The other obvious one is the water heater. In my trailer, there is one AC light above the dinette (dumb design IMO), and then there's the clock in the microwave.

However, I'd like to suggest that there's a better way to do what you're doing. You're wasting a considerable amount of energy going from 12v to 110 just to go back to 12v in the trailer. Why not make a patch cable so you could hook your extra battery to the trailer's batteries? (Regular jumper cables would work.)

If you actually need AC for something, what I did was wire an inverter to the batteries via the connection at the circuit breaker box. The inverter just sits on the entertainment console switched off. When I want to watch TV off batteries I move the tv plug to the inverter and switch it on. That way I'm only doing the conversion when I need it.


----------



## Nathan (Jan 2, 2007)

All I can think of is switching the fridge to gas (button on front) and the WH to gas. Oh, and don't turn on the A/C.


----------



## 2500Ram (Oct 30, 2005)

BoaterDan said:


> [However, I'd like to suggest that there's a better way to do what you're doing. You're wasting a considerable amount of energy going from 12v to 110 just to go back to _*12v in the trailer*. _Why not make a patch cable so you could hook your extra battery to the trailer's batteries? (Regular jumper cables would work.)


I'm not going back to 12v in the trailer, with the converter breaker off I'm not charging house batteries. I'm powering 1/2 the AC outlets this way for TV DVD SAT and cell phone charging etc, I could move the hot wire from the other breaker and power all outlets this way but haven't yet and don't see a need. With that small 75w 150w surge inverter I can run a 15" lcd tv, sat receiver, 12" tv dvd combo and a separate dvd player all at the same time, oh ya I have 18w florescent light on as well. I can shut the inverter off when not needed and that leaves the house batteries for furnace/lights etc. So "if/when" the fun toy battery dies I still have the 2 6 volt batteries to stay warm. It's cold at 10,000' this time of year, lows in the mid 30's last week.

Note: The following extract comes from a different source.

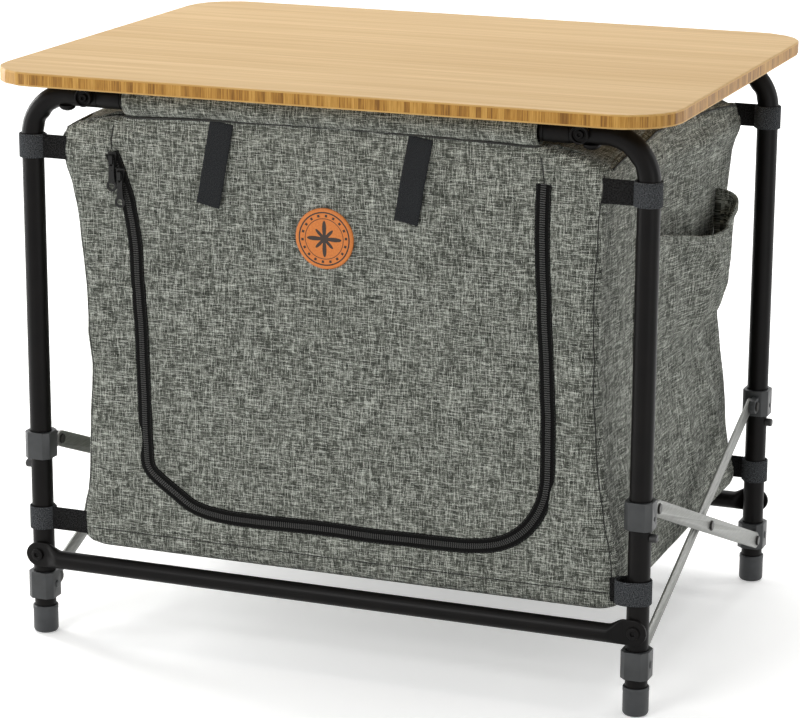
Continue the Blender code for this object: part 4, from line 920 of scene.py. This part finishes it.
def make_seams():
    """The front's seams, the one under the sleeve drawn thick and dark as a painted shadow line too, and a row of
    grey stitches below the sleeve and above the base.
    """
    x = np.linspace(-SEAM_X, SEAM_X, 120)

    def under_sleeve(z, lift):
        _, y, height = front_place(1 + (x + SEAM_X) / (2 * SEAM_X), np.full_like(x, z))
        return np.stack([x, y - lift, height], 1)
    # a dark thread tube 1 mm thick: partly the real seam under the sleeve, partly painted shadow where the sleeve
    # overhangs the cloth
    seam("sleeve_seam_and_shadow_front", under_sleeve(SEAM_Z, 0.0020), 0.0010)
    for (sign, side), table in zip(SIDES, (LEFT_EDGE, RIGHT_EDGE)):
        z = np.linspace(0.0955, 0.4535, 160)
        inset = 0.0030 + 0.0007 * lattice(z, z, 0.03, 81)
        seam("corner_seam_" + side, on_front(curve_at(table, z) - sign * inset, z, 0.0013), 0.0006)
    base_x = np.linspace(-0.222, 0.250, 140)
    base_z = np.full_like(base_x, FLOOR_Z + 0.0155)
    seam("base_seam_front", on_front(base_x, base_z, 0.0011), 0.0005)
    for (_, side), table in zip(SIDES, (ZIP_LEFT, ZIP_RIGHT)):
        z = np.linspace(0.443, 0.4635, 24)
        seam("zip_end_seam_" + side, on_front(curve_at(table, z), z, 0.0010), 0.0006)
    rows = [under_sleeve(SEAM_Z - 0.0045, 0.0013), on_front(base_x, base_z + 0.0026, 0.0013)]
    bars("front_stitches", [(row, unit(np.gradient(row, axis=0))) for row in rows], 0.0034, 0.0003, 0.0024,
         GREY_THREAD)


# ---------------------------------------------------------------- frame pieces in place of CAD nodes
def plain(name, shape, material, body, node, sharp=40):
    """A hard piece at the origin that rides on a body and stands in for a CAD node."""
    points, faces = shape
    obj = build(name, points, faces, np.zeros((len(points), 3)), material)
    work = bmesh.new()
    work.from_mesh(obj.data)
    bmesh.ops.recalc_face_normals(work, faces=work.faces)
    work.to_mesh(obj.data)
    work.free()
    obj.data.set_sharp_from_angle(angle=math.radians(sharp))
    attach(obj, body)
    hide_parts(node)


def skin(rings, first=True, last=True):
    """Points and faces over closed rings of equal count, with the first and last filled in."""
    count, rows = len(rings[0]), len(rings)
    faces = quads(rows, count, True)
    if first:
        faces.append(tuple(range(count)))
    if last:
        faces.append(tuple(range((rows - 1) * count, rows * count)))
    return [p for ring in rings for p in ring], faces


def lathe(profile, axis, origin, sides=48):
    """Points and faces of a profile of (radius, height) turned about an axis."""
    axis = np.array(axis, float)
    side = np.array([0.0, 0.0, 1.0]) if abs(axis[2]) < 0.5 else np.array([1.0, 0.0, 0.0])
    third = np.cross(axis, side)
    rings = [[np.array(origin) + axis * height + radius * (math.cos(t) * side + math.sin(t) * third)
              for t in turns(sides)] for radius, height in profile]
    return skin(rings, profile[0][0] > 0, profile[-1][0] > 0)


def merged(*shapes):
    points, faces = [], []
    for more_points, more_faces in shapes:
        base = len(points)
        points += list(more_points)
        faces += [tuple(i + base for i in face) for face in more_faces]
    return points, faces


def leg_shape(sx, sy):
    """The bent tube, pressed a little flat and puckered on the inside of its bend, and its plug button."""
    x0, y0 = sx * LEG_X, sy * LEG_Y
    bend_steps, sides = 48, 44
    # x, z, how far the tube has turned, and how far along the bend it is
    path = [(x0, z, 0.0, -1.0) for z in np.linspace(0.0035, RAIL_Z - BEND_R - 0.004, 24)]
    for share in (k / bend_steps for k in range(bend_steps + 1)):
        t = math.pi / 2 * share
        path.append((sx * (LEG_X - BEND_R + BEND_R * math.cos(t)), RAIL_Z - BEND_R + BEND_R * math.sin(t),
                     t, share))
    path += [(sx * a, RAIL_Z, math.pi / 2, 2.0) for a in np.linspace(LEG_X - BEND_R - 0.003, LEG_X - 0.065, 6)]
    rings = []
    for x, z, turn, share in path:
        nx, nz = -sx * math.cos(turn), -math.sin(turn)
        within = math.sin(math.pi * share) if 0 <= share <= 1 else 0.0
        pucker = 0.07 + 0.07 * math.cos(2 * math.pi * share * 3.5) * math.exp(-((share - .32) / .25) ** 2)
        ring = []
        for angle in turns(sides):
            inner = max(0.0, math.cos(angle))
            radius = TUBE_R * (1 - within ** 0.6 * inner ** 1.5 * pucker)
            ring.append((x + nx * radius * math.cos(angle), y0 + TUBE_R * math.sin(angle),
                         z + nz * radius * math.cos(angle)))
        rings.append(ring)
    plug_x = LEG_X - 0.0485 if sx > 0 else -(LEG_X - 0.034)
    dome = [(.0022, .0), (.0024, .0088), (.0072, .0092), (.0072, .0100), (.0062, .0118), (.0042, .0132),
            (.0018, .0139), (0, .0140)]
    return merged(skin(rings), lathe(dome, (0, 0, -1), (plug_x, y0, RAIL_Z), 32))


def foot_profile():
    """A cup from its rim inside the leg's end, over its lip and down to the middle of its base."""
    inner, outer = 0.0097, 0.0112
    return [(inner, .0222), (inner, .0247), (inner + .0003, .0250), (outer - .0007, .0250), (outer - .0002, .0247),
            (outer, .0241), (outer, .0215), (outer - .0002, .0205), (outer - .0002, .0030), (outer - .0006, .0016),
            (outer - .0014, .0006), (outer - .0026, .0001), (outer - .0034, 0), (0, 0)]


def coupling_shape(sx, sy):
    """The moulded joint on the leg's end and the dished bolt through it."""
    end, y = sx * 0.1842, sy * LEG_Y
    body = [(.0081, .0), (.0092, .0), (.0097, .0005), (.0097, .0022), (.0092, .0027), (.0090, .0030),
            (.0092, .0034), (.0097, .0039), (.0097, .0244), (.0095, .0249), (.0093, .0250)]
    cup = [(.0072, .0070), (.0074, .0098), (.0078, .0101), (.0078, .0128), (.0075, .0134), (.0069, .0136),
           (.0063, .0134), (.0060, .0128), (.0059, .0112), (.0034, .0110), (.0033, .0127), (.0030, .0131),
           (.0018, .0131), (.0016, .0128), (.0015, .0116), (0, .0116)]
    bolt = lathe(cup, (0, sy, 0), (sx * (LEG_X - 0.0551), y, RAIL_Z), 36)
    return merged(lathe(body, (sx, 0, 0), (end, y, RAIL_Z)), bolt)


def bottom_rail_shape(sy):
    """A tube pressed flat into an ear at each end, with the screws' dished heads."""
    y, end, flat, neck = sy * EAR_Y, 0.011, .0014, LEG_X - .0085
    sides, square = 40, 0.35
    # x, half depth, half height, middle height and how round the section is, from square to 1
    half = [(LEG_X + end * share, flat, end * math.sqrt(1 - share ** 2), EAR_Z, square)
            for share in (.999, .97, .90, .78, .60, .40, .20, 0.0)]
    half.append((neck, flat, end, EAR_Z, square))
    for share in (.10, .22, .36, .50, .64, .78, .90, 1.0):
        blend = ease(share)
        half.append((neck - .014 * share, flat + (THIN_R - flat) * blend ** .8, end - .003 * blend,
                     EAR_Z + (BOTTOM_RAIL_Z - EAR_Z) * blend, square + (1 - square) * blend ** 0.6))
    half += [((neck - .014) * (1 - share), THIN_R, THIN_R, BOTTOM_RAIL_Z, 1.0)
             for share in np.linspace(0.04, 1, 8)]
    rings = []
    for x, depth, height, z, power in half + [(-x, *rest) for x, *rest in reversed(half[:-1])]:
        ring = []
        for angle in turns(sides):
            c, t = math.cos(angle), math.sin(angle)
            ring.append((x, y + depth * math.copysign(abs(c) ** power, c),
                         z + height * math.copysign(abs(t) ** power, t)))
        rings.append(ring)
    head = [(.0050, .0), (.0055, .0004), (.0055, .0012), (.0051, .0019), (.0042, .0023), (.0026, .0024),
            (.0023, .0022), (.0021, .0008), (0, .0008)]
    heads = [lathe(head, (0, sy, 0), (sx * LEG_X, y + sy * .0013, EAR_Z), 30) for sx, _ in SIDES]
    return merged(skin(rings), *heads)


def make_frame():
    for sy, place, body in ENDS:
        for sx, side in SIDES:
            foot = lathe(foot_profile(), (0, 0, 1), (sx * LEG_X, sy * LEG_Y, 0))
            plain(f"{place}_leg_tube_{side}", leg_shape(sx, sy), TUBE, body, f"{place}_leg_{side}", 50)
            plain(f"{place}_foot_cap_{side}", foot, FOOT, body, f"{place}_foot_{side}")
            plain(f"{place}_coupling_body_{side}", coupling_shape(sx, sy), TUBE, body,
                  f"{place}_coupling_{side}")
        plain(f"{place}_bottom_rail_tube", bottom_rail_shape(sy), TUBE, body, f"{place}_bottom_rail", 28)


def softened(name, width, material, body, segments=2):
    """A copy of a CAD node with rounded edges, in place of that node."""
    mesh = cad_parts[name].data.copy()
    obj = new_object(name + "_rounded", mesh)
    work = bmesh.new()
    work.from_mesh(mesh)
    bmesh.ops.remove_doubles(work, verts=work.verts, dist=1e-5)
    bmesh.ops.dissolve_limit(work, angle_limit=math.radians(1.0), verts=work.verts, edges=work.edges)
    work.to_mesh(mesh)
    work.free()
    given(obj.modifiers.new("edge", "BEVEL"), width=width, segments=segments, limit_method="ANGLE",
          angle_limit=math.radians(32), harden_normals=False)
    finish_mesh(obj)
    coat(obj.data, material, 50)
    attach(obj, body)
    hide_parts(name)


def dress_nodes():
    """Collars and bars get rounded copies, and the nodes that stay get their materials."""
    finishes = (("rail", TUBE), ("button", BUTTON), ("zip_", ZIP_METAL), ("pivot", RIVET), ("rivet", RIVET),
                ("bamboo_board", BAMBOO), ("", CLOTH_BOARD))
    for name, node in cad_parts.items():
        place, side = name.split("_")[0], name.split("_")[-1]
        if "fixed_collar" in name:
            softened(name, 0.0007, NYLON, place + "_frame")
        elif "sliding_collar" in name:
            softened(name, 0.0007, NYLON, f"{place}_collar_{side}")
        elif "brace_bar" in name:
            softened(name, 0.0003, STRIP, f"{place}_bar_{side}", 1)
        else:
            finish = next(material for word, material in finishes if word in name)
            for index in range(len(node.material_slots)):
                node.material_slots[index].material = finish


# ---------------------------------------------------------------- camera, light, floor
def make_stage():
    """A pale floor that a camera or gloss ray sees nearly white, and that keeps the object's shadow."""
    mesh = bpy.data.meshes.new("studio_floor")
    mesh.from_pydata([(-8, -8, 0), (8, -8, 0), (8, 12, 0), (-8, 12, 0)], [], [(0, 1, 2, 3)])
    made, put, shader = new_material("pale_studio_floor", Base_Color="#f4f4f3", Roughness=0.9,
                                     Specular_IOR_Level=0.1, Emission_Color="#ffffff")
    ray = put("ShaderNodeLightPath").node.outputs
    seen = put("MAXIMUM", ray["Is Camera Ray"], ray["Is Glossy Ray"])
    fill(shader, Emission_Strength=put("MULTIPLY", seen, 0.40))
    mesh.materials.append(made)
    floor = new_object("studio_floor", mesh)
    floor.location.z = -0.0004


def area_light(name, place, target, power, width, height):
    light = given(bpy.data.lights.new(name, "AREA"), energy=power, shape="RECTANGLE", size=width, size_y=height)
    turn = (Vector(target) - Vector(place)).to_track_quat("-Z", "Y").to_euler()
    given(new_object(name, light), location=place, rotation_euler=turn, visible_camera=False)


def make_lights():
    """Soft studio light, with a world that is white where it is seen or mirrored and 0.25 as light."""
    scene.world = scene.world or bpy.data.worlds.new("studio")
    scene.world.use_nodes = True
    tree = scene.world.node_tree
    put = partial(add, tree)
    ray = put("ShaderNodeLightPath").node.outputs
    seen = put("MAXIMUM", ray["Is Camera Ray"], ray["Is Glossy Ray"])
    seen = put("MAXIMUM", seen, ray["Is Transmission Ray"])
    fill(tree.nodes["Background"], Color="#ffffff", Strength=put("MULTIPLY_ADD", seen, 0.75, 0.25))
    area_light("key_softbox", (-0.95, -2.75, 2.0), (0, 0, 0.25), 35, 1.2, 1.2)
    area_light("right_softbox", (1.8, -1.2, 0.45), (0.1, 0, 0.28), 5.4, 0.75, 0.84)
    area_light("left_strip", (-1.9, -0.85, 0.45), (-0.1, 0, 0.28), 8.5, 0.35, 0.84)
    area_light("left_back_strip", (-1.9, 0.5, 0.9), (-0.1, 0, 0.3), 27, 0.5, 1.6)
    area_light("right_back_strip", (2.0, 1.3, 0.9), (0.1, 0, 0.3), 9, 0.3, 1.6)
    area_light("top_softbox", (0.0, 0.4, 2.4), (0, 0, 0.4), 29, 2.0, 2.0)
    area_light("backdrop_wash", (0.0, 3.2, 3.0), (0, 5.5, 0), 150, 4.0, 4.0)


def make_camera():
    """The camera that was fitted to the photograph."""
    camera = given(bpy.data.cameras.new("camera"), sensor_width=36, lens=136.07, shift_x=-0.00035,
                   shift_y=0.0441, clip_start=0.05)
    scene.camera = new_object("camera", camera)
    turn = Vector((-0.34711903, 0.89938319, -0.26574095)).to_track_quat("-Z", "Y").to_matrix()
    roll = Matrix.Rotation(math.radians(0.2796), 3, "Z")
    place = Matrix.Translation((0.93874859, -2.45384047, 0.92343919))
    scene.camera.matrix_world = place @ (turn @ roll).to_4x4()


dress_nodes()
make_frame()
make_front()
make_zip()
for end in ENDS:
    make_sleeve(*end)
soft = [make_side(*side) for side in SIDES]
make_back()
soft += [make_top(), make_floor(), *make_pocket()]
soft += [make_side_seam(*side) for side in SIDES]
make_straps()
make_ties()
make_patch()
make_pulls()
make_seams()
for piece in soft:
    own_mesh(piece)
make_stage()
make_lights()
make_camera()
scene.view_settings.view_transform = "Standard"
bpy.context.view_layer.update()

For my small 150w inverter to run I have to have all breakers shut off except for the Main and 12v gfi. So off are AC, Microwave, 12v Gen. I plug in my big 2k inverter on the "fun" battery to brew coffee in the morning.

Are there any other AC loads I might be missing?


----------



## CamperAndy (Aug 26, 2004)

2500Ram said:


> Are there any other AC loads I might be missing?


The only one I see could be the water heater.

I wired the output from my inverter to 3 dedicated inverter outlets. I have a 125 watt and a 450 watt inverter to put on line depending on the loads I expect. Running a flat screen and charging a few toys I only ever need the 125 watt inverter.


----------